Torah Talk on Chukat 5779
Congregation Beit Simcha of Tucson, AZ
This week in the book of Numbers we read the odd, ritualistic Torah portion of Chukat, the rites of the red heifer. In order to achieve true ritual purity ancient Jews were required to find a completely unblemished young red female cow, slaughter it, burn it to ashes, and mix the ashes with water to create a liquid of purification in which to wash away ritual impurity.
While many elements in the sacrificial code of our ancestors seem odd or alien, this might be the strangest ritual of all. For it turns out that the red heifer, the Parah Adumah, makes the one who is washed in its ash-water pure—but it makes everyone else who comes into contact with it impure. The mystery of this is complete, and commentators have struggled with its meaning ever since the time the Torah was given. Just what is it that makes the red heifer the right animal to bring purity to the people? And why does it make you pure if you use it properly, but make you impure when you are properly preparing it?
The classic answer to the first question is that God ordains the use of a red heifer as a symbolic reversal of the episode of the Golden Calf. Since the people sinned by praying to an idol of a calf, then the very real slaughter and burning of an actual cow, and the use of its ashes, might well atone for that transgression. But why should the process of making something that cleanses us ritually make us unclean?
Perhaps the answer is also symbolic: the process of bringing holiness into our world is never an easy one. Working in the field of holiness-creation is not simple. When you toil in the vineyards of the Lord there is a tendency for the muck that always exists in the world to attach itself to you. When we seek to bring purity into the lives of others we stand a good chance of exchanging some of our own innate sanctity for a bit of the grime that stubbornly persists in most people’s existence.

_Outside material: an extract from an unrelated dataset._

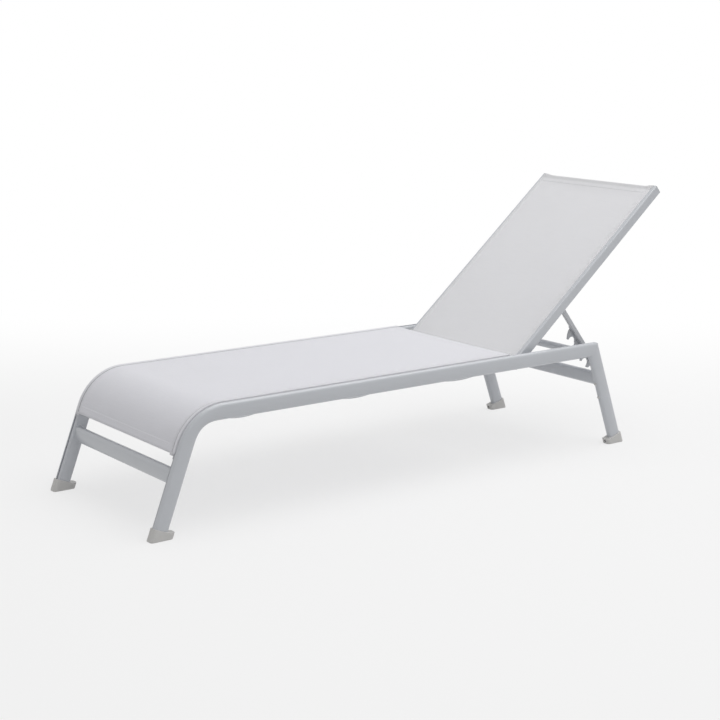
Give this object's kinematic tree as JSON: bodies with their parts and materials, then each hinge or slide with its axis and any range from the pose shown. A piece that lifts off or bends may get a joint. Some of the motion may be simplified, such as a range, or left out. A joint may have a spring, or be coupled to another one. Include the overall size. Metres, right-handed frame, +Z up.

The complex reversal of holiness in a sacred cow, like the red heifer, symbolizes the way in which we can only bring sanctity and purity at a certain price. When we acknowledge that price, accept it and learn to cleanse ourselves ritually, and perhaps psychically, afterwards, we replenish our ability to help and heal others.
This can be true of those engaged in ritual healing, but for those engaged in assisting the damaged and broken among us to find greater wholeness in any field of endeavor. It is just as true for psychologists, social workers, physicians, and nurses, for counselors and teachers, indeed for anyone occupied with working to help heal the world.
First, we work to heal. Then we must work to heal ourselves, so that we can continue to help others.